Jews, of whom 14 families lived in Slatina, paid a total of 85 guilders per year. The Jew who ran the salt trade in the village paid 45 kreuzer for each prostice (= 56 kg) sold.
In addition, the serfs paid the parish priest tithes in grain and 'iron cow' payments; 13 farmers paid the teacher the so-called 'sheaf due', a total of 30 sheaves of rye.
After Jan František Kristián, Count Sweerts-Sporck, the Lnáře domain including Slatina was inherited by his son Josef, who however died on 6 January 1802. The estate was administered on behalf of the underage heirs by Jan Prokop Hartmann, Count of Karlštejn, until St. Adalbert's Day 1803, when Count Leopold Thun, a secularised Prince of Passau, purchased the estate for 1,350,000 Rhine guilders. Count Thun held the estate for only one year — he did not like living among Bohemians. On 27 August 1804 he therefore sold the entire estate for 1,580,000 guilders and 4,000 guilders of 'key money' to the free lord Jan František Lunckner of Lutzewircku. He retained the entire estate except Slatina, which on 20 February 1811 he sold for 21,000 guilders and 1,000 guilders of 'key money' to the Plzeň burgher Franz Becher.
Slatina as Part of the Chanovice Estate
Franz Becher already held the Chanovice estate, which comprised the villages of Chanovice, Újezd and Nová Ves. In all villages the manorial courts were partly managed directly and sometimes leased. Becher proved to be an outstanding farmer and in a short time significantly improved the economic results of the entire estate. After his father's death, the estate was inherited in spring 1838 by his son Franz Gustav Becher, who later acquired the title of free lord. He followed in his father's footsteps, introducing progressive farming methods not only in agriculture but also in forestry.

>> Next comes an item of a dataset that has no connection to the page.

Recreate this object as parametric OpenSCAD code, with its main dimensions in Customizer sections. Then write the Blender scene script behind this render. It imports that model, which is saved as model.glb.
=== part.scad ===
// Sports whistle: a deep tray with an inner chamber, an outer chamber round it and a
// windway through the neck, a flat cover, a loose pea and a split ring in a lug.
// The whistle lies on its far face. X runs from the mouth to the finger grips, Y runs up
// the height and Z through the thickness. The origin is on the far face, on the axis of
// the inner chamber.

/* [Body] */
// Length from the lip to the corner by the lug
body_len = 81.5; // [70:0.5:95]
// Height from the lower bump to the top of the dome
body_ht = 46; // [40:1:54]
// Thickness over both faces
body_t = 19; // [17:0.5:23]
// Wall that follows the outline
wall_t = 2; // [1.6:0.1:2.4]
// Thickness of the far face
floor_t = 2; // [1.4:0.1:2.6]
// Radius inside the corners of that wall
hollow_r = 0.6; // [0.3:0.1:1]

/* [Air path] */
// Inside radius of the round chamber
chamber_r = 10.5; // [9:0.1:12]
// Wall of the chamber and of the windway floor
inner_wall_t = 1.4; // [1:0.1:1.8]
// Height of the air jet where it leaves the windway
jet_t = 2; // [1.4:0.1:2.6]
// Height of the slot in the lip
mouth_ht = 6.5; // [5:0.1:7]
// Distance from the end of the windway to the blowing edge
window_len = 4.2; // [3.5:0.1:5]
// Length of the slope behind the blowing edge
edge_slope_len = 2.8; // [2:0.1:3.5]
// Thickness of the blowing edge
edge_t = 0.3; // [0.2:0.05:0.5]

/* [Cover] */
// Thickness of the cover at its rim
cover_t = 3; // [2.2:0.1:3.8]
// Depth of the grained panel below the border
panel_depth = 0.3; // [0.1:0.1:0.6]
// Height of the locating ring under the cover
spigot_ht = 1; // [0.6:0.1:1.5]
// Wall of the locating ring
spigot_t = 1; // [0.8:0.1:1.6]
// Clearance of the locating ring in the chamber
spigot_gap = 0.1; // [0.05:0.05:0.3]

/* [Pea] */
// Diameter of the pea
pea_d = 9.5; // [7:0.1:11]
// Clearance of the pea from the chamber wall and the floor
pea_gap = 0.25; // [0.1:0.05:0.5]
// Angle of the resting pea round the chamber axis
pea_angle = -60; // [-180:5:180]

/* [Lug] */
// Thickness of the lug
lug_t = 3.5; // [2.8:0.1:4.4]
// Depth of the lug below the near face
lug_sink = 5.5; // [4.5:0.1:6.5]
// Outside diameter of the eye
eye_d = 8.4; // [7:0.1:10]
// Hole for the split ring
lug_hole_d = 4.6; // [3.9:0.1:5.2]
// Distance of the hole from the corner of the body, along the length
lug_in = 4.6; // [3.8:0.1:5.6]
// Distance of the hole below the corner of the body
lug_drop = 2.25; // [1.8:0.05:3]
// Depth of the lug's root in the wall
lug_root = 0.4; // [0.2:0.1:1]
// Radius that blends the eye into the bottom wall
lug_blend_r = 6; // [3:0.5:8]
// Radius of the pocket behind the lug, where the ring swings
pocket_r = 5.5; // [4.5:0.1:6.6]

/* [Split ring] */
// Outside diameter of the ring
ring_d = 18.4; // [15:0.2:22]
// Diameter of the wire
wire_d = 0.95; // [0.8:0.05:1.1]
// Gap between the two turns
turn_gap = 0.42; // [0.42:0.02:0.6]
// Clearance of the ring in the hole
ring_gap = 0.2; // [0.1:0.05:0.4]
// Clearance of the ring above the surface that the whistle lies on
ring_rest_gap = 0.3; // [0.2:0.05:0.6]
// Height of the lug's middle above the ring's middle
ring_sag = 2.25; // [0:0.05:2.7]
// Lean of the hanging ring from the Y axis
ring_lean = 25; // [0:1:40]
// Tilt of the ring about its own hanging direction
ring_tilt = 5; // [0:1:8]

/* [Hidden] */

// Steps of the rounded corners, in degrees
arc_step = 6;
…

On 1 August 1871 Franz Gustav, Free Lord Becher, sold the estate for 135,000 guilders of Austrian currency to JUDr. Eduard Daubek. He also separately sold the Slatina court for 30,000 guilders. After his father's death the estate was inherited by Eduard knight Daubek. Knight Daubek was a great art patron and also became the 'discoverer' of the Czech painter František Bohumil Doubek (the similarity of the surnames Doubek and Daubek is purely coincidental). For the Slatina village chapel knight Daubek had a bell cast and also donated a painting of St. Edward (possibly a work by František B. Doubek). On 19 August 1889 knight Daubek sold the Chanovice large estate and purchased the castle and estate of Osek near Strakonice.
The new owner became Isidor Schmiedl, a large estate owner from Vísky near Horní Bříza and owner of the Horní Bříza kaolin mines. He purchased Chanovice and Slatina together for 180,000 guilders. The Slatina court was leased from 1902 and several tenants succeeded one another — let us name František Polánka of Kozlov, his son Václav Polánka of Brus, and Vojtěch Doubravský. Isidor Schmiedl died on 24 November 1900 and the estate was managed by his widow Pavlína, née Marešová, until her own death in 1910. That same year the estate passed by inheritance to her daughter Anna, married to Pavel knight Goldegg-Lindenburg, Imperial-Royal chamberlain and cavalry captain of a cavalry regiment in Hungary.
Anna of Goldegg-Lindenburg died on 13 September 1938 and the surviving children became co-owners of the estate: František Baron Goldegg, Ferdinand Baron Goldegg, Dr. Jiří Baron Goldegg and Elisabeth Heintschel (née Goldegg). The management of the property was entrusted to the graduate agronomist František Baron Goldegg, until May 1945 when he was shot in Chanovice. By presidential decree of December 1945 the Goldegg property was confiscated and forfeited to the Czechoslovak state.
During the land reform of 1947 the Slatina court, its buildings and land were parcelled out among small farmers. However, these farmers did not enjoy their newly acquired property for long. The relentlessly advancing collectivisation of the entire countryside resulted in the founding of a unified agricultural cooperative, into which the farmers were compelled to contribute their fields and the buildings of the former manorial court for communal use. Until recently the buildings served the communal cooperative farming operation. After 1989, based on the restitution law, they were returned to their original owners.